El joven llegó y me extendió la mano con cortesía mientras Julieta Wolknik (para mí la condesa Giulietta de Guicciardi) apagaba su puro y se despedía.

-Chao, espero encontrarte mañana, la próxima semana, o alguna otra tarde, o, tal vez en 20 años, ¿quizás?, aquí, frente a nuestro colegio. Mi hijo está obsesionado con terminar este ciclo el estudio Op 25 No 11 de Chopin antes de regresar a Bariloche y no le gusta perder el tiempo.

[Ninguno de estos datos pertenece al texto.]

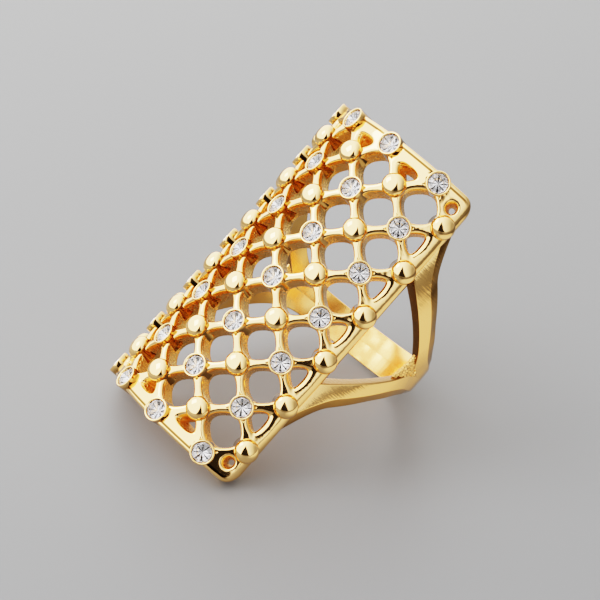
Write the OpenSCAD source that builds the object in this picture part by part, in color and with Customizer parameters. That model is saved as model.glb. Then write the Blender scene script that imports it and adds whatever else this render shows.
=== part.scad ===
// Knuckle ring: a curved lattice plate set with round clear stones and
// polished balls, carried on a forked finger band. It stands as it does when
// it is set down, on two corners of the plate and the edge of the band.

/* [Lattice] */
// Half the spacing of two neighbours in one row along the finger
step = 2.2; // [1.9:0.05:2.5]
// Turn about the finger from one row to the next, in degrees
row_turn = 14; // [12.5:0.5:15]
// Rows of balls, with a row of stones between each two
ball_rows = 5; // [3:1:5]
// Balls in one row, a row of stones has one more
balls_in_row = 6; // [4:1:6]
// Thickness of the plate
plate_t = 1.55; // [1.3:0.05:1.6]
// Width of a bar
bar_w = 0.6; // [0.5:0.02:0.7]
// Radius to which the corners of a gap reach
gap_r = 1.42; // [1.36:0.01:1.44]
// Share of a row's turn by which the walls of its gaps lean back to upright
wall_lean = 0.34; // [0:0.05:0.4]

/* [Rim] */
// Rim past the last stones, along the finger
end_reach = 0.75; // [0.5:0.05:0.9]
// Rim past the last balls, round the finger
side_reach = 1.1; // [1.05:0.05:1.3]
// Width of the rim along the two ends
end_w = 1; // [0.8:0.05:1.1]
// Width of the rim along the two sides
side_w = 1.55; // [1.3:0.05:1.7]
// Radius of the plate's corners
corner_r = 1.5; // [1.2:0.1:1.8]
// Diameter of the small hole in each corner
corner_hole_d = 1.1; // [0.9:0.05:1.2]

/* [Stones and balls] */
// Diameter of a ball
ball_d = 1.9; // [1.7:0.02:1.94]
// Outer diameter of a stone's bezel
bezel_d = 1.88; // [1.7:0.02:1.92]
// Height of a bezel over the plate
bezel_rise = 0.4; // [0.3:0.05:0.6]
// Diameter of a stone
stone_d = 1.5; // [1.3:0.05:1.55]
// Gap between a stone and its bezel
stone_gap = 0.03; // [0.02:0.01:0.06]

/* [Finger band] */
// Inner radius of the ring
finger_r = 8.3; // [8:0.05:9]
// Thickness of the band
band_t = 0.5; // [0.45:0.05:0.7]
// Extra thickness of the band at the two sides of the finger
band_swell = 0.45; // [0.1:0.05:0.6]
// Width of the band at the back of the finger
band_w = 3.1; // [2.8:0.1:3.6]
// Distance of the band from the middle of the plate, along the finger
band_shift = 1.1; // [0:0.05:1.4]
// Turn of the band about the upright line through the plate, in degrees
band_turn = 3; // [0:0.5:4]
// Depth under the middle of the finger where the arms leave the band
fork_drop = 3; // [2.6:0.05:3.2]
// Spread of an arm's outer edge for each millimetre of height
arm_spread = 0.87; // [0.8:0.01:0.92]
// Width of the window between the arms, at the plate
window_w = 9.6; // [9:0.1:10]
// Width of the window at its point
window_tip_w = 0.9; // [0.8:0.05:1.2]
// Depth of the window's point under the middle of the finger
window_drop = 2.1; // [1.8:0.05:2.3]

/* [Hidden] */
round_fn = 48;
plate_r = finger_r + plate_t;
band_r = finger_r + band_t;
hoop_r = band_r + band_swell;
half_rows = ball_rows - 1;
half_len = balls_in_row * step + end_reach;
half_turn = half_rows * row_turn + side_reach / plate_r * 180 / PI;
corner_turn = half_turn - asin(corner_r / plate_r);

// The sides and ends run this far inside the corners' round
corner_trim = 0.01;

// Place of a corner's hole, in degrees from the side and in from the end
hole_turn_in = 9.2;
hole_end_in = 1.45;

// The arms sweep out towards the plate from this height on, and end inside
// its side rim
sweep_z = 2.4;
sweep_bend = 0.52;
root_z = finger_r * cos(half_turn);
arm_into_rim = 0.6;
shoulder_inset = 0.06;
edge_steps = 8;

// How gently an arm's outer edge bends out of the band's edge, and the
// heights between which it does so
fork_bend = 0.8;
bend_low_z = -fork_drop - 3 * fork_bend;
bend_high_z = -fork_drop + 3 * fork_bend;

// The foot of a ball is a little narrower than the ball
foot_inset = 0.05;

// Stone, from its table down
table_rise = 0.43;
girdle_rise = 0.24;
girdle_t = 0.05;
crown_mid = 0.45;
crown_share = 0.82;
table_share = 0.56;
culet_share = 0.08;
pavilion_depth = 0.6;
seat_depth = 0.5;
facet_t = 0.01;

// A ball stands where the row number is even and the place is odd, a stone
// where the row number is odd and the place is even.
function odd(n) = n % 2 != 0;
row_numbers = [-half_rows : half_rows];
places = [-balls_in_row : balls_in_row];
balls = [for (i = row_numbers, j = places) if (!odd(i) && odd(j)) [i, j]];
stones = [for (i = row_numbers, j = places) if (odd(i) && !odd(j)) [i, j]];
cells = [for (i = row_numbers, j = places) if (odd(i) == odd(j) && !(abs(i) == half_rows && abs(j) == balls_in_row)) [i, j]];

// The ring leans until the inner edge of the plate's low corners and the low
// edge of the band are level. Lean is the angle of the finger line from
// upright, and low heights are measured along the floor's own upright. The
// band's outer face is round about a line band_swell above the finger line,
// so the band is thin at the back of the finger and thicker at the sides.
function corner_low(lean) = min([
    for (a = [0 : 5 : 90])
        let (x = corner_r * cos(a), y = corner_r - corner_trim - half_len - corner_r * sin(a))
            y * cos(lean) + (sqrt(finger_r * finger_r - x * x) * cos(corner_turn) - x * sin(corner_turn)) * sin(lean)
]);
function band_low(lean) =
    (band_shift - band_w / 2 / cos(band_turn)) * cos(lean) + band_swell * sin(lean)
    - hoop_r * norm([sin(lean), tan(band_turn) * cos(lean)]);
function level_lean(low, high, tries) =
    let (mid = (low + high) / 2)
        tries == 0 ? mid
        : corner_low(mid) > band_low(mid) ? level_lean(low, mid, tries - 1)
        : level_lean(mid, high, tries - 1);
lean = level_lean(20, 70, 30);

// Reach of the leaning ring along the floor, to centre it there
band_reach =
    (band_shift + band_w / 2 / cos(band_turn)) * sin(lean) - band_swell * cos(lean)
    + hoop_r * norm([cos(lean), tan(band_turn) * sin(lean)]);
bezel_reach =
    balls_in_row * step * sin(lean)
    + (plate_r + bezel_rise) * cos(row_turn) * cos(lean)
    + bezel_d / 2 * norm([sin(lean), sin(row_turn) * cos(lean)]);

function stone_name(n) = str("stone_", n + 1);

// From the ring's own frame, finger line along Y and plate on top, to rest
module at_rest() {
    translate([0, (bezel_reach - band_reach) / 2, -band_low(lean)]) rotate([90 - lean, 0, 0]) children();
}

// Stands its children at row i and place j, with Z out of the finger
module at_node(i, j) {
    translate([0, j * step, 0]) rotate([0, i * row_turn, 0]) children();
}

// A tube about the finger line
module tube(r_out, length) {
    rotate([90, 0, 0]) difference() {
        cylinder(r = r_out, h = length, center = true, $fn = 2 * round_fn);
        cylinder(r = finger_r, h = length + 2, center = true, $fn = 2 * round_fn);
    }
}

// The wedge of the finger's surroundings that the plate takes up. Its faces
// all but touch the round corners, so the side runs into the corner.
module plate_wedge() {
    far = 2 * plate_r;
    tip = (corner_trim - corner_r) / sin(corner_turn);
    side = [far * sin(corner_turn), tip + far * cos(corner_turn)];
    rotate([90, 0, 0]) linear_extrude(height = 2 * half_len + 2, center = true)
        polygon([[0, tip], side, [far, far], [-far, far], [-side[0], side[1]]]);
}

// Stands its children on the plate's face, with Z along a gap's walls
module at_gap(turn, y) {
    translate([0, y, 0]) rotate([0, turn, 0]) translate([0, 0, plate_r]) rotate([0, -wall_lean * turn, 0]) children();
}

// One gap: a diamond between four bars, with its corners rounded off
module gap_outline() {
    across = plate_r * row_turn * PI / 180;
    share = 1 - bar_w / 2 * norm([1 / across, 1 / step]);
    intersection() {
        polygon([[across * share, 0], [0, step * share], [-across * share, 0], [0, -step * share]]);
        circle(r = gap_r, $fn = round_fn);
    }
}

// A gap beside a rim is the part of one that lies inside the rim
module gap_cut(i, j) {
    far = 3;
    rim_turn = half_turn - side_w / plate_r * 180 / PI - abs(i) * row_turn;
    keep_x = abs(i) == half_rows ? plate_r * sin(rim_turn) : far;
    keep_y = abs(j) == balls_in_row ? half_len - end_w - abs(j) * step : far;
    at_gap(i * row_turn, j * step) linear_extrude(height = 3 * plate_t, center = true) intersection() {
        gap_outline();
        mirror([i < 0 ? 1 : 0, 0]) mirror([0, j < 0 ? 1 : 0]) translate([-far, -far]) square([far + keep_x, far + keep_y]);
    }
}

// Rounds the four corners and puts the small hole in each
module corner_cuts() {
    far = 3;
    for (si = [-1, 1], sj = [-1, 1]) {
        translate([0, sj * (half_len - corner_r + corner_trim), 0]) rotate([0, si * corner_turn, 0])
            translate([0, 0, finger_r - 2]) linear_extrude(height = plate_t + 4)
                to_corner(si, sj) difference() {
                    square([far, far]);
                    circle(r = corner_r, $fn = round_fn);
                }
        at_gap(si * (half_turn - hole_turn_in), sj * (half_len - hole_end_in))
            cylinder(d = corner_hole_d, h = 3 * plate_t, center = true, $fn = round_fn / 2);
    }
}

// Turns a corner drawn for +X and +Y to the side and end that are asked
module to_corner(si, sj) {
    mirror([si < 0 ? 1 : 0, 0]) mirror([0, sj < 0 ? 1 : 0]) children();
}

module plate() {
    difference() {
        intersection() {
            tube(plate_r, 2 * half_len);
            plate_wedge();
        }
        for (c = cells) gap_cut(c[0], c[1]);
        corner_cuts();
    }
}

// Outer edge of the fork's half, from the band up to the plate. It bends
// smoothly out of the band's edge, runs straight and then sweeps outwards.
function bend_out(z) = fork_bend * ln(1 + exp((z + fork_drop) / fork_bend));
function fork_half(z) =
    band_w / 2 + arm_spread * (bend_out(z) - bend_out(bend_low_z)) + sweep_bend * pow(max(0, z - sweep_z), 2);

// The two arms, the point where they meet and the band, seen from the side
module fork_outline() {
    deep = 2 * band_r;
    top_z = root_z + arm_into_rim;
    zs = concat(
        [for (k = [0 : edge_steps]) bend_low_z + (bend_high_z - bend_low_z) * k / edge_steps],
        [for (k = [0 : edge_steps]) sweep_z + (top_z - sweep_z) * k / edge_steps]
    );
    difference() {
        polygon(concat(
            [[-fork_half(zs[0]), -deep]],
            [for (z = zs) [-fork_half(z), z]],
            [for (k = [len(zs) - 1 : -1 : 0]) [fork_half(zs[k]), zs[k]]],
            [[fork_half(zs[0]), -deep]]
        ));
        polygon([
            [window_tip_w / 2, -window_drop],
            [window_w / 2, root_z],
            [window_w / 2 + 1, root_z + 1],
            [-window_w / 2 - 1, root_z + 1],
            [-window_w / 2, root_z],
            [-window_tip_w / 2, -window_drop],
        ]);
    }
}

// Outline round the finger: a round band with flat shoulders, which run from
// the plate's outer edges down to where they touch the band
module hoop_outline() {
    middle = [0, band_swell];
    edge = plate_r * [sin(half_turn), cos(half_turn)] - [shoulder_inset, 0];
    reach = edge - middle;
    touch_turn = atan2(reach[0], reach[1]) + acos(hoop_r / norm(reach));
    touch = middle + hoop_r * [sin(touch_turn), cos(touch_turn)];
    difference() {
        union() {
            translate(middle) circle(r = hoop_r, $fn = 2 * round_fn);
            polygon([[0, 0], touch, edge, [-edge[0], edge[1]], [-touch[0], touch[1]]]);
        }
        circle(r = finger_r, $fn = 2 * round_fn);
    }
}

module fork_and_band() {
    intersection() {
        rotate([90, 0, 0]) linear_extrude(height = 2 * half_len, center = true) hoop_outline();
        translate([0, band_shift, 0]) rotate([0, 0, band_turn])
            rotate([90, 0, 90]) linear_extrude(height = 4 * band_r, center = true) fork_outline();
    }
}

// A ball on its short foot
module ball() {
    translate([0, 0, plate_r]) sphere(d = ball_d, $fn = round_fn);
    translate([0, 0, finger_r + plate_t / 3]) cylinder(r = ball_d / 2 - foot_inset, h = plate_t * 2 / 3, $fn = round_fn);
}

module bezel() {
    translate([0, 0, finger_r + plate_t / 3])
        cylinder(d = bezel_d, h = plate_t * 2 / 3 + bezel_rise, $fn = round_fn);
}

module seat() {
    translate([0, 0, plate_r - seat_depth])
        cylinder(r = stone_d / 2 + stone_gap, h = seat_depth + 2, $fn = round_fn);
}

module ring_body() {
    color("gold") at_rest() difference() {
        union() {
            plate();
            fork_and_band();
            for (b = balls) at_node(b[0], b[1]) ball();
            for (s = stones) at_node(s[0], s[1]) bezel();
        }
        for (s = stones) at_node(s[0], s[1]) seat();
    }
}

// A thin level polygon of a cut stone, at a height over the plate
module facet_ring(r, rise, sides, turn) {
    translate([0, 0, plate_r + rise]) rotate([0, 0, turn]) cylinder(r = r, h = facet_t, $fn = sides);
}

// Round brilliant: table, crown, girdle and pointed pavilion
module stone(n) {
    r = stone_d / 2;
    crown = table_rise - girdle_rise;
    color("aliceblue") at_rest() at_node(stones[n][0], stones[n][1]) hull() {
        facet_ring(r * table_share, table_rise - facet_t, 8, 0);
        facet_ring(r * crown_share, girdle_rise + crown * crown_mid, 8, 180 / 8);
        facet_ring(r, girdle_rise, 16, 0);
        facet_ring(r, girdle_rise - girdle_t, 16, 0);
        facet_ring(r * culet_share, girdle_rise - pavilion_depth, 8, 0);
    }
}

ring_body();
for (n = [0 : len(stones) - 1]) {
    stone(n);
}
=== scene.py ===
# Knuckle ring: a gold lattice plate with clear stones and balls on a forked finger band
from math import cos, hypot, pi, radians, sin, tan

import bmesh
import bpy
import numpy as np
from mathutils import Matrix, Vector


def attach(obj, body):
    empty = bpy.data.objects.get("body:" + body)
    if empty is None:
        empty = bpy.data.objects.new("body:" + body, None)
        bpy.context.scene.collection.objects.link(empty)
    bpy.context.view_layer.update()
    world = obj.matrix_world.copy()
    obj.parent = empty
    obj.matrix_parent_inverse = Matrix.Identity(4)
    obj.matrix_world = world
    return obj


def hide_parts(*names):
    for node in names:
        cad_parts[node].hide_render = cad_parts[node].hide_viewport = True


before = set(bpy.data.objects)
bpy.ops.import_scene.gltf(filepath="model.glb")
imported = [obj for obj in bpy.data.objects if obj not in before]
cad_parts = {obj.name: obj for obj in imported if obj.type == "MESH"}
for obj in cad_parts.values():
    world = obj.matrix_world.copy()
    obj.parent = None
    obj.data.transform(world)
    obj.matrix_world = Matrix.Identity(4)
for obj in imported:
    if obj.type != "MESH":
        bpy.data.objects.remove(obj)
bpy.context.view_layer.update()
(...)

Me quedé mudo. Quise explicarle que coincidía con el pensamiento de su hijo, que parte de nuestro infortunio como naciones latinoamericanas es la falta de conocimientos para formarnos juicios y por eso somos presa fácil de cualquier iluminado; que frente a la realidad no hay fórmulas mágicas y sólo la ciencia, el arte y el conocimiento de la historia nos puede salvar con dignidad y unirnos en una sola frontera, en un futuro que tal vez ya no nos toque ver. Pero al mirar de cerca al chico, me vi yo de 22 años, con una camisa del Ché, una boina maoísta, y comencé a sospechar algo del coraje que me profesaba el gaucho. Mejor me quedé callado.